University of California, Berkeley, chemists have created a new type of material from millions of identical, interlocking molecules that for the first time allows the synthesis of extensive 2D or 3D structures that are flexible, strong and resilient, like the chain mail that protected medieval knights.
The material, called an infinite catenane, can be synthesized in a single chemical step.
French chemist Jean-Pierre Sauvage shared the 2016 Nobel Prize in Chemistry for synthesizing the first catenane — two linked rings. These structures served as the foundation for making molecular structures capable of moving, which are often referred to as molecular machines.
But the chemical synthesis of catenanes has remained laborious. Adding each additional ring to a catenane requires another round of chemical synthesis. In the 24 years since Sauvage created a two-ring catenane, chemists have achieved, at most, a mere 130 interwoven rings in quantities too small to see without an electron microscope.
The new type of catenane, produced in the laboratory of Omar Yaghi, UC Berkeley professor of chemistry, can be produced with an unlimited number of linked units in three dimensions. Because the individual units interlock mechanically and are not connected by chemical bonds, the structures can be flexed without breaking.

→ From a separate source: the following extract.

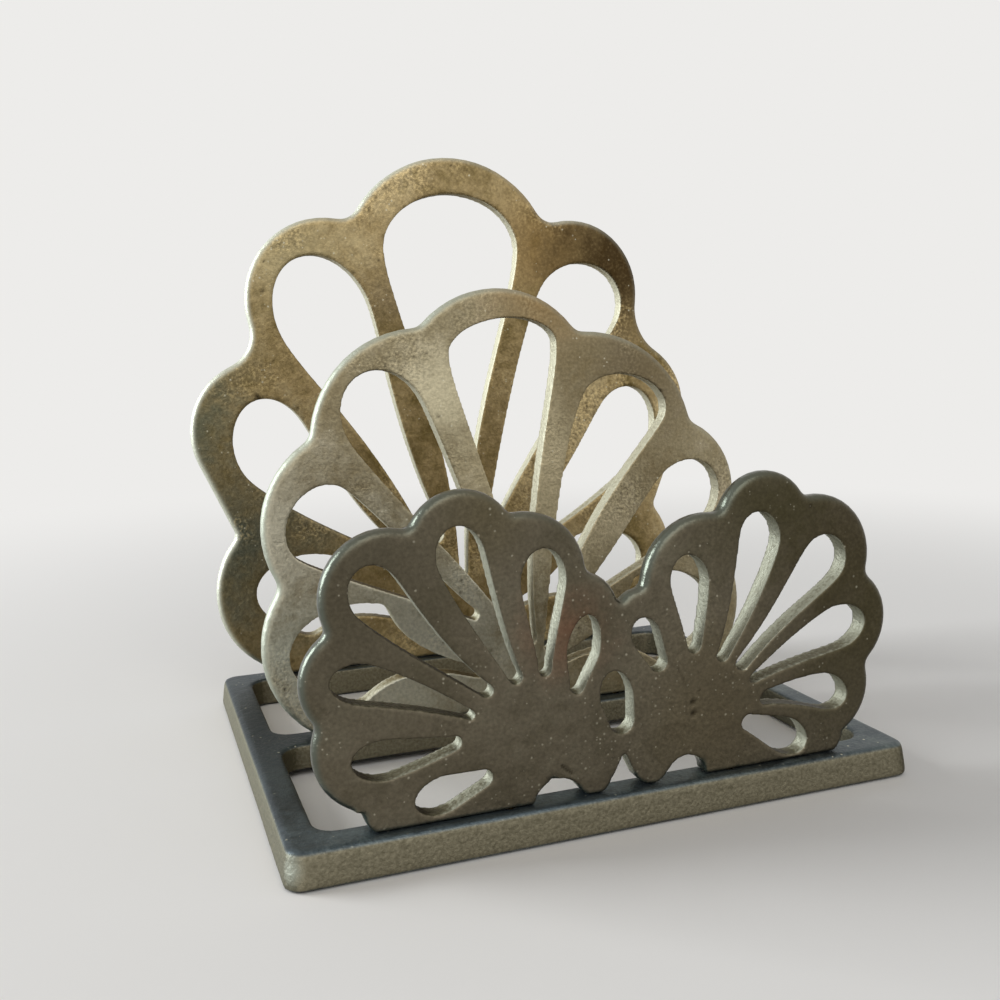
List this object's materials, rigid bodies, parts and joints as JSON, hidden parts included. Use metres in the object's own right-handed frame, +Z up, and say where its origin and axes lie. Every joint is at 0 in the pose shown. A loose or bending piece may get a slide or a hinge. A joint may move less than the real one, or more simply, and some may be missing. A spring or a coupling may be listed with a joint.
{
  "type": "desk magazine and letter rack",
  "caption": "Desk rack for magazines and letters in cast brass: a low open rectangular base with upright pierced scallop-shell plates that rise from front to back.",
  "frame": {"origin": "middle of the base in plan, on the surface that the rack stands on", "axes": "+X to the right, +Y to the back, +Z up; the lowest shell is at the front (-Y)"},
  "size_m": [0.1608, 0.1238, 0.1619],
  "materials": {
    "base": "aged sand-cast brass with a dark olive patina",
    "front": "aged sand-cast brass, dark bronze-brown patina, satin",
    "middle": "aged sand-cast brass, grey-olive, satin",
    "rear": "aged sand-cast brass, warm golden olive, satin",
    "screw": "turned brass, dulled"
  },
  "bodies": {
    "root": {"base_casting": "base", "front_shell": "front", "middle_shell": "middle", "rear_shell": "rear", "front_shell_screw_1": "screw", "front_shell_screw_2": "screw", "middle_shell_screw_1": "screw", "middle_shell_screw_2": "screw", "rear_shell_screw_1": "screw", "rear_shell_screw_2": "screw"}
  },
  "joints": []
}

“We think that this has really important implications, not just in terms of making tough materials that don’t fracture, but also materials that would go into robotics and aerospace and armored suits and things like this,” said Yaghi, the James and Neeltje Tretter Chair Professor of Chemistry, co-director of the Kavli Energy NanoSciences Institute and the California Research Alliance by BASF, and chief scientist at UC Berkeley’s Bakar Institute of Digital Materials for the Planet.
Yaghi and his colleagues, including first author Tianqiong Ma, a UC Berkeley postdoctoral fellow, reported details of the chemical process this week in the journal Nature Synthesis.
Reticular chemistry
The leap forward in catenane production is possible using a type of chemistry that Yaghi invented more than 30 years ago: reticular chemistry. He describes it as “stitching molecular building blocks into crystalline, extended structures by strong bonds.”